- STATED GOAL
Return the lines from the line containing "tie, one moulding" through the line containing "before = set(bpy.data.objects)" exactly. No other line should appear in the answer.
══ DATA LINES
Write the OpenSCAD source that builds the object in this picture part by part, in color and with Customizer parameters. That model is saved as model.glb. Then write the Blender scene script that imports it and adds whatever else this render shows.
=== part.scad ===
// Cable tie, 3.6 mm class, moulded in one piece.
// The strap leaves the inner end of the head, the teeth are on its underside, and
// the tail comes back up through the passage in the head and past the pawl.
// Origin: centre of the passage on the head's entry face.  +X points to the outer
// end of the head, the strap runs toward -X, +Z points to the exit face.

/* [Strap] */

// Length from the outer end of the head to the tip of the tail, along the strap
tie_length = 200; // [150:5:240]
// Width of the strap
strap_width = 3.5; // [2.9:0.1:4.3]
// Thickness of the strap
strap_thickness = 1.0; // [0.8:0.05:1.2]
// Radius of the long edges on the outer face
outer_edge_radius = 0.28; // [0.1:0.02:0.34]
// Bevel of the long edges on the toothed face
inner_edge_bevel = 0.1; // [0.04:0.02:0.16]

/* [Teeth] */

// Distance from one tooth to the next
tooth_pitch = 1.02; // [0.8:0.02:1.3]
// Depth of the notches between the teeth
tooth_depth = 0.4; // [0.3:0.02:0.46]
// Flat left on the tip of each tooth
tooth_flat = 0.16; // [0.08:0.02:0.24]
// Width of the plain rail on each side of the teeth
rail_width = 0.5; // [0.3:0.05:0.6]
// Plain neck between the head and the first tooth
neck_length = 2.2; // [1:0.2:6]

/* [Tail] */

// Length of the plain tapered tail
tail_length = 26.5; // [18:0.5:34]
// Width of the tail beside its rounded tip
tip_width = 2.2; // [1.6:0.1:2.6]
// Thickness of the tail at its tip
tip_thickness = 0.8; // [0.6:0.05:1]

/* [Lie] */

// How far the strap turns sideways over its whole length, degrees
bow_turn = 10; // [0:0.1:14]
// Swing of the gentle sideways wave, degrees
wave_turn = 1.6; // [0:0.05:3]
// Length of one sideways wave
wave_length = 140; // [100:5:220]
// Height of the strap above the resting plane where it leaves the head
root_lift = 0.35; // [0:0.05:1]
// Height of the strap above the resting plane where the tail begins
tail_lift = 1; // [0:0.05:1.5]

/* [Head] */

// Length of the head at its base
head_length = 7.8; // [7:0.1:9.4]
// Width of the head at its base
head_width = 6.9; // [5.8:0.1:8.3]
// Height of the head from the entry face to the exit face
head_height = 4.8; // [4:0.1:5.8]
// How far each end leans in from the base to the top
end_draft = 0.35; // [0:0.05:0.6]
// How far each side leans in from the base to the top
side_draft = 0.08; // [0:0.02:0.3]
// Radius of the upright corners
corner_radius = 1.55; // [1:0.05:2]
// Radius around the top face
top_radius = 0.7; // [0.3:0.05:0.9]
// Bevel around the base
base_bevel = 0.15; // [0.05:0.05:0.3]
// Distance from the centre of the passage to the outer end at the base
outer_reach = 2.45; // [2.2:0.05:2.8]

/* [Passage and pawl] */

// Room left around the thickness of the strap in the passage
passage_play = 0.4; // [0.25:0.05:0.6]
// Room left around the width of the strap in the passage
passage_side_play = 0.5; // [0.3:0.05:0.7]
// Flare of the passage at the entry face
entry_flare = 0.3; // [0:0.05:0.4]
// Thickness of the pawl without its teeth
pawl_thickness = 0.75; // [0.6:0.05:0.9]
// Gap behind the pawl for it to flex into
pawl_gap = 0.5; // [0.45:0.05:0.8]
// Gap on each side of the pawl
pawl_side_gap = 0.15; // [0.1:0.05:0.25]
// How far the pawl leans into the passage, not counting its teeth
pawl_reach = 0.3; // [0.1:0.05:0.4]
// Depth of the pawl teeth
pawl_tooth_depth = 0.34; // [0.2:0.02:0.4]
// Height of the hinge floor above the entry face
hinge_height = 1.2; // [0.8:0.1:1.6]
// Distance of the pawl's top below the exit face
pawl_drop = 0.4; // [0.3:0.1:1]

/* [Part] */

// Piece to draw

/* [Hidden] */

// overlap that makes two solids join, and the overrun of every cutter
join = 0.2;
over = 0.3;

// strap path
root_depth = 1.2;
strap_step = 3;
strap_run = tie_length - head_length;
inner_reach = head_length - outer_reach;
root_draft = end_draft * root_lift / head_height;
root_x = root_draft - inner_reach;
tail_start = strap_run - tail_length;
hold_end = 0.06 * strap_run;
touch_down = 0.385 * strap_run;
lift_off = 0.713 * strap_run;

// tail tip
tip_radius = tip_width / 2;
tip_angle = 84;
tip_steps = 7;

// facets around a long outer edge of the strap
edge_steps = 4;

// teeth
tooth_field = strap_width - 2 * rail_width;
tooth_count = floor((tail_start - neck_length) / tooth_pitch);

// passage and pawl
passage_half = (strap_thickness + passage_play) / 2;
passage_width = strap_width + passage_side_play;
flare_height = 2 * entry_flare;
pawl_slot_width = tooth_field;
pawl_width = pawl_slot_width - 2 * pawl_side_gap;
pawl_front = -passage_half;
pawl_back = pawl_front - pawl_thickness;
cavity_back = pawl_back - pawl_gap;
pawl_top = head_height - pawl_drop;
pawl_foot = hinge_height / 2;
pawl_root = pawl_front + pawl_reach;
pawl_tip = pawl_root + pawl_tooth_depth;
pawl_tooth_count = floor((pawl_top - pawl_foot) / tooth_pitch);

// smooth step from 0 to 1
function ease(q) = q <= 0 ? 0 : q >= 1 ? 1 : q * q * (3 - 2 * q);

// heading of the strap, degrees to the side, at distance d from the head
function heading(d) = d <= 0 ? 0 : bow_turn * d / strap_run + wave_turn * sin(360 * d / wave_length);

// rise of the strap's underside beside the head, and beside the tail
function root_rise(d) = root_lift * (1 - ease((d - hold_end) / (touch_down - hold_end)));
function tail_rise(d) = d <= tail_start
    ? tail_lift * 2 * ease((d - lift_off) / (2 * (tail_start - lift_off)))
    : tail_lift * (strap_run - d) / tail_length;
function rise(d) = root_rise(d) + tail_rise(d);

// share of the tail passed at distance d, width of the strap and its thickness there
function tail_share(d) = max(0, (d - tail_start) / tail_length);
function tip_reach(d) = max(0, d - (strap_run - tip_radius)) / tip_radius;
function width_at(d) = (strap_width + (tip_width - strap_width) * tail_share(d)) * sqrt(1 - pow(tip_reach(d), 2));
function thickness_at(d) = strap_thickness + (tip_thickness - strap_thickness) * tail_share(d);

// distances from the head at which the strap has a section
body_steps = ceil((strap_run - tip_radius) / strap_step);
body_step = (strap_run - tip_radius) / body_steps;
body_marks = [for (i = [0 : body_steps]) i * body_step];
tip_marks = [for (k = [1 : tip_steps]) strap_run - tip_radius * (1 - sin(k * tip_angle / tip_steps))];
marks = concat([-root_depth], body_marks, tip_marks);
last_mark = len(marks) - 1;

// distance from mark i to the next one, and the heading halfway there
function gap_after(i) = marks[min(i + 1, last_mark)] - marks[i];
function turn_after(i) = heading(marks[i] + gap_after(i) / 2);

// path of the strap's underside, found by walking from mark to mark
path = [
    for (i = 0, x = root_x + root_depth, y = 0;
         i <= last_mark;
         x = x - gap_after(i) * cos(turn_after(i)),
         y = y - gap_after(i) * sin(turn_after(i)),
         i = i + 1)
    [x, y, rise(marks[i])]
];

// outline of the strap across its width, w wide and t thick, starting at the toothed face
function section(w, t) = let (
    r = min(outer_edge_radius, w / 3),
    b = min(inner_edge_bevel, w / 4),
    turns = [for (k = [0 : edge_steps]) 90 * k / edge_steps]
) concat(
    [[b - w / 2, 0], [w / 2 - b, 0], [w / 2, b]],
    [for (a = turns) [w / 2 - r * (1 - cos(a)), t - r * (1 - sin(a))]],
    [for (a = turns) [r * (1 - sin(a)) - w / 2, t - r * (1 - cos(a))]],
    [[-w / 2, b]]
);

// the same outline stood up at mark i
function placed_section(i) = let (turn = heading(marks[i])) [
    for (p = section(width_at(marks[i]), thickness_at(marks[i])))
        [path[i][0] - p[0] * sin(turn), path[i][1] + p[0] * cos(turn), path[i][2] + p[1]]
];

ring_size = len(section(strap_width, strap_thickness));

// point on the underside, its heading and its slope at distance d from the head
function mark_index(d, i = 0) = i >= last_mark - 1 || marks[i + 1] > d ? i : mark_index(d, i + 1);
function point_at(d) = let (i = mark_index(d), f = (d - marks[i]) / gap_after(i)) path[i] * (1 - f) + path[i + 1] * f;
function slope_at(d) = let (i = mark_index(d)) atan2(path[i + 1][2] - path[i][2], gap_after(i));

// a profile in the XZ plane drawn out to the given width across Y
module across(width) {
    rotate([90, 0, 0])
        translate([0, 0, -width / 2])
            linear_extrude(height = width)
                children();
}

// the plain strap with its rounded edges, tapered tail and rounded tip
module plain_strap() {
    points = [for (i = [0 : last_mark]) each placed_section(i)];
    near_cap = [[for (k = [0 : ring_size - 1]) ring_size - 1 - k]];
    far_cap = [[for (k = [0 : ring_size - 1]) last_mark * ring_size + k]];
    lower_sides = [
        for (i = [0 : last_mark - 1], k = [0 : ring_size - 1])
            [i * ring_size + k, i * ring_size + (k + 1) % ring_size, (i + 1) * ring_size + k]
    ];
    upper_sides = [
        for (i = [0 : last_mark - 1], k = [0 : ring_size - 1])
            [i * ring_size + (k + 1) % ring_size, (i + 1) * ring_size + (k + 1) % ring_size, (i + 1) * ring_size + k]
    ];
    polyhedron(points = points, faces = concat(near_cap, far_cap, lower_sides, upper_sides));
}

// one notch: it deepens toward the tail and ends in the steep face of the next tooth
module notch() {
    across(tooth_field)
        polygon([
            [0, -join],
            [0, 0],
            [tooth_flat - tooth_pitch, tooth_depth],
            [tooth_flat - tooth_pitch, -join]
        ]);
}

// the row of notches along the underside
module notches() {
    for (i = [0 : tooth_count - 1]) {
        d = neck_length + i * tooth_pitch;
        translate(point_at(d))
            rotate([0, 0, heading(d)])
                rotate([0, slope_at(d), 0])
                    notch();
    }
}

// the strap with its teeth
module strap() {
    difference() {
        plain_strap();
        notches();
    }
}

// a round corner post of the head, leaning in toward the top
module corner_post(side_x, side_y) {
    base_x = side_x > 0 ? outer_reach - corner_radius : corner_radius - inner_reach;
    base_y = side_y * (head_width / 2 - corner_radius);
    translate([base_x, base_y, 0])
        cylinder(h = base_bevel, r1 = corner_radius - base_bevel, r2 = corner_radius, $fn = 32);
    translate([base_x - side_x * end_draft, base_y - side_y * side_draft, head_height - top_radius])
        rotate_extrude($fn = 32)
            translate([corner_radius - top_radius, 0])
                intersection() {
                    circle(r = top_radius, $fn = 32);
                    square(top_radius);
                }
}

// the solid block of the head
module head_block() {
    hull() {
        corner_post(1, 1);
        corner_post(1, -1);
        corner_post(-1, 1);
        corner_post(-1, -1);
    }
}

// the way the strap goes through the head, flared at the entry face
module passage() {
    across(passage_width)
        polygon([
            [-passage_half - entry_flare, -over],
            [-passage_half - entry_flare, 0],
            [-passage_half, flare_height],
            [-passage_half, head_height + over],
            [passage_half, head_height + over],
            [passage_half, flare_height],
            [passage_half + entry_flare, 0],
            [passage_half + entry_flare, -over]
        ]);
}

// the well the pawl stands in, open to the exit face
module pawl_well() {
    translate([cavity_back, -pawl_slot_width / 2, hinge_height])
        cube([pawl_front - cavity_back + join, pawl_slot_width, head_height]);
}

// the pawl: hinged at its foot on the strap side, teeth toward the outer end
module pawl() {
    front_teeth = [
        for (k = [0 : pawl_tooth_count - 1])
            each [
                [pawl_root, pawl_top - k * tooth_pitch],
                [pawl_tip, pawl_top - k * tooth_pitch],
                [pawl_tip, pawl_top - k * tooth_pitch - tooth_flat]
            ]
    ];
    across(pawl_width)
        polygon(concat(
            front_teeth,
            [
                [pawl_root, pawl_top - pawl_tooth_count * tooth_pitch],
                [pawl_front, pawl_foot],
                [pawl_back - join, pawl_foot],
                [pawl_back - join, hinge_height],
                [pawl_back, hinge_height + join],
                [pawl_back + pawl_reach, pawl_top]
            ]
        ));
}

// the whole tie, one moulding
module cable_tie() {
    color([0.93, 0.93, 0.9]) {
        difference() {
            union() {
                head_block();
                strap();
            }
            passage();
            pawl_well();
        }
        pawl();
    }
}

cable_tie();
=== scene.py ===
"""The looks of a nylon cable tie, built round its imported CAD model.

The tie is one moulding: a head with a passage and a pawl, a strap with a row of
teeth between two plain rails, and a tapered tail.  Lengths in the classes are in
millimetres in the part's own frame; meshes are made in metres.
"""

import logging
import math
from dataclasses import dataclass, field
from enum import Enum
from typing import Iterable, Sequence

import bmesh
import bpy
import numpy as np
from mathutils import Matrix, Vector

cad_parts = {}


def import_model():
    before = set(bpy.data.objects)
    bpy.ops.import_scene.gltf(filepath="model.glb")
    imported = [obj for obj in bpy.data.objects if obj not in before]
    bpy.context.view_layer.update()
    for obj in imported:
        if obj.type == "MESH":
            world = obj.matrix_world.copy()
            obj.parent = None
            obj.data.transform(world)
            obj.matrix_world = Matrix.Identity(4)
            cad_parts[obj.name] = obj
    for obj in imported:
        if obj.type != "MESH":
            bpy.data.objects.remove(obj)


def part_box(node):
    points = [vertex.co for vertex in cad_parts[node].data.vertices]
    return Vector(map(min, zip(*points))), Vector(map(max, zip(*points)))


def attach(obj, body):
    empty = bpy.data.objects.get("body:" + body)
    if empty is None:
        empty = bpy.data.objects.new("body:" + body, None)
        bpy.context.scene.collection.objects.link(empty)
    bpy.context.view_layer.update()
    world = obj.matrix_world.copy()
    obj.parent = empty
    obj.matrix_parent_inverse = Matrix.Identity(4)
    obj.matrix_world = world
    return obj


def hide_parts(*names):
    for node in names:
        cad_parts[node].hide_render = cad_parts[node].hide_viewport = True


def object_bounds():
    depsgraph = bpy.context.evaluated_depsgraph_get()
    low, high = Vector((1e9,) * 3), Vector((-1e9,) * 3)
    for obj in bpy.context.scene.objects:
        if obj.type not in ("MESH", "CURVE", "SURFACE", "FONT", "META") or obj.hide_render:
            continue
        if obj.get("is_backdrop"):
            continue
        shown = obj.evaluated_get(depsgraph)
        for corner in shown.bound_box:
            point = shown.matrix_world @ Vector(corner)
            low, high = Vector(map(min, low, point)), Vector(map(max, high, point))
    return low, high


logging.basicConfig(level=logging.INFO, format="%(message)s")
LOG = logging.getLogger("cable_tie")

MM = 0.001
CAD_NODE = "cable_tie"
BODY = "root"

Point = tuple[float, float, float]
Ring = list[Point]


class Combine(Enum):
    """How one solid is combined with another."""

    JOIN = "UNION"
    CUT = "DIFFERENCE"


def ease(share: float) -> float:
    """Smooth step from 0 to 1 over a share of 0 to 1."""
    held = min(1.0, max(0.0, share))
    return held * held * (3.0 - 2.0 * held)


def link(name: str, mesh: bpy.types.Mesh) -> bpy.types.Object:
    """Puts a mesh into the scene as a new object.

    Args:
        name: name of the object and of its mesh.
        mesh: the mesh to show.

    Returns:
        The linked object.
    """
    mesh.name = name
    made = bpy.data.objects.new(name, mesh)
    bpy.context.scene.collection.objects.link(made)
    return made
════
- FULL SOLUTION
// the whole tie, one moulding
module cable_tie() {
    color([0.93, 0.93, 0.9]) {
        difference() {
            union() {
                head_block();
                strap();
            }
            passage();
            pawl_well();
        }
        pawl();
    }
}

cable_tie();
=== scene.py ===
"""The looks of a nylon cable tie, built round its imported CAD model.

The tie is one moulding: a head with a passage and a pawl, a strap with a row of
teeth between two plain rails, and a tapered tail.  Lengths in the classes are in
millimetres in the part's own frame; meshes are made in metres.
"""

import logging
import math
from dataclasses import dataclass, field
from enum import Enum
from typing import Iterable, Sequence

import bmesh
import bpy
import numpy as np
from mathutils import Matrix, Vector

cad_parts = {}


def import_model():
    before = set(bpy.data.objects)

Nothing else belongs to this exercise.